Violinist Nathaniel Anderson-Frank (below) is the leader of the BBC Concert Orchestra. “I grew up in Canada with singalong versions of Messiah – the work is part of the seasonal offering there just as it is here, and I’ve played many times. Handel really knew string instruments and his music is lovely to perform. This is huge fun because of what the arrangers have retained of the original. The bones of Handel are very recognisable, the text is preserved and the melodic content is there, it feels organic, rather than like some kind of sauce that’s been slapped over the original baroque music.

Trumpeter Dave McCallum (above) has been with the BBCCO for 27 years. “Our life is hugely varied.
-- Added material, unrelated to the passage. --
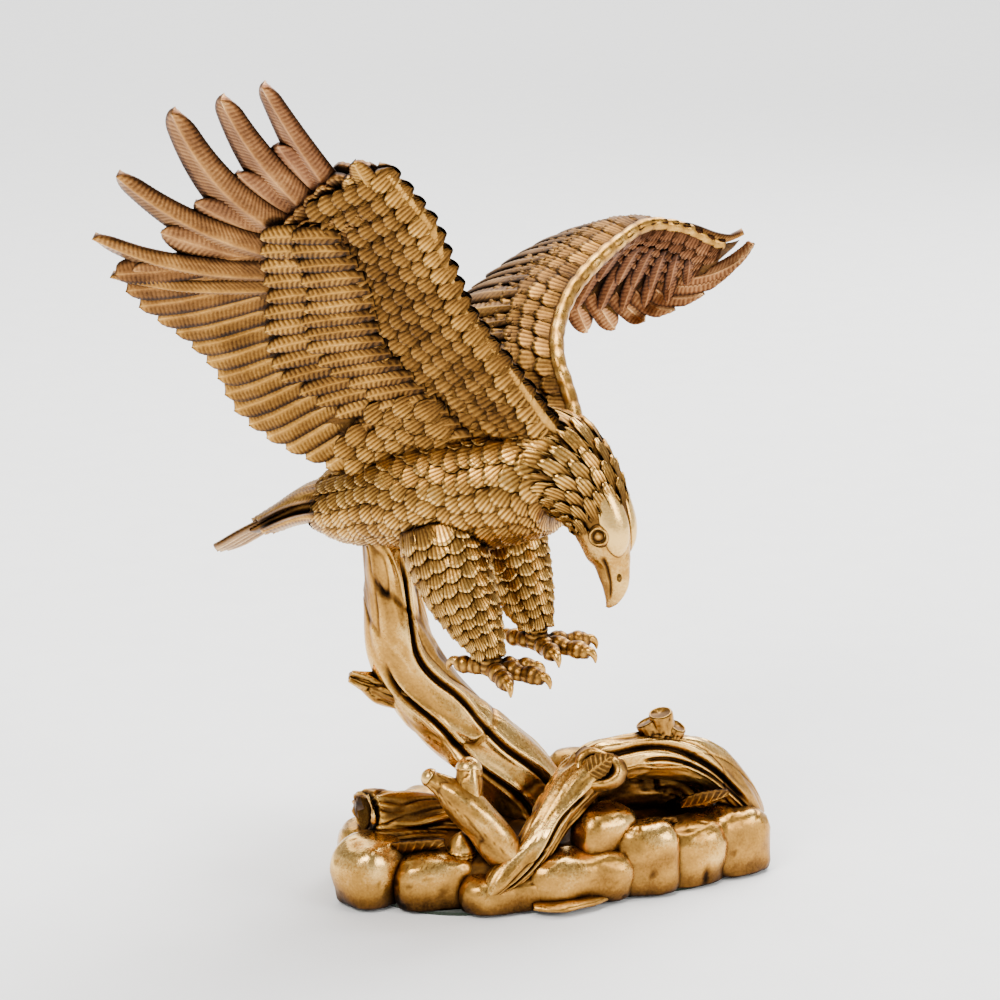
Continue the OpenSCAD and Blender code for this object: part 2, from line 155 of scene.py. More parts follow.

Last week we did a show with Clare Teal and the BBC Singers, next week we’re recording Call the Midwife and just after Christmas we’re off to China with soprano Danielle de Niese. Do I have a favourite moment in the Messiah? The end! No, seriously – there are so many amazing bits. I love the quieter moments but the Hallelujah Chorus is undeniably a good romp. Handel’s template is so robust that you can do almost anything with it. And yes, the purists will probably object, but they can get lost!”

Audiences always stand for the Hallelujah Chorus, a tradition almost as old as the work itself. Legend has it that during a performance in London in the mid 1750s, King George II was so moved he stood up during this number. Everyone rose to join him and so we still all do. Others more prosaically inclined have suggested it was merely a case of pins and needles or gout that got the King to his feet, or maybe he simply wanted to stretch his legs.

“It’s one of the most popular pieces of music ever created. It achieves great effects by simple means” writes Jonathan Keates in his biography of Handel. “Like Shakespeare’s plays, Messiah’s resilience is such that it has taken a place among those works which every epoch moulds to its own fancies and desires.”

I’m of the opinion that there are two kinds of music, good and bad, like Duke Ellington always said. Sometimes classical music takes itself way too seriously. It’s wonderful to be at a concert where people can clap their hands and stand up and dance if they want. And yes, I probably will be dancing on the podium. I can’t help it in this piece! Marin Alsop

The European premiere of the Gospel Messiah is broadcast on BBC Radio 3 and BBC Sounds on 12 December at 7.30pm and will be available on demand for 30 days.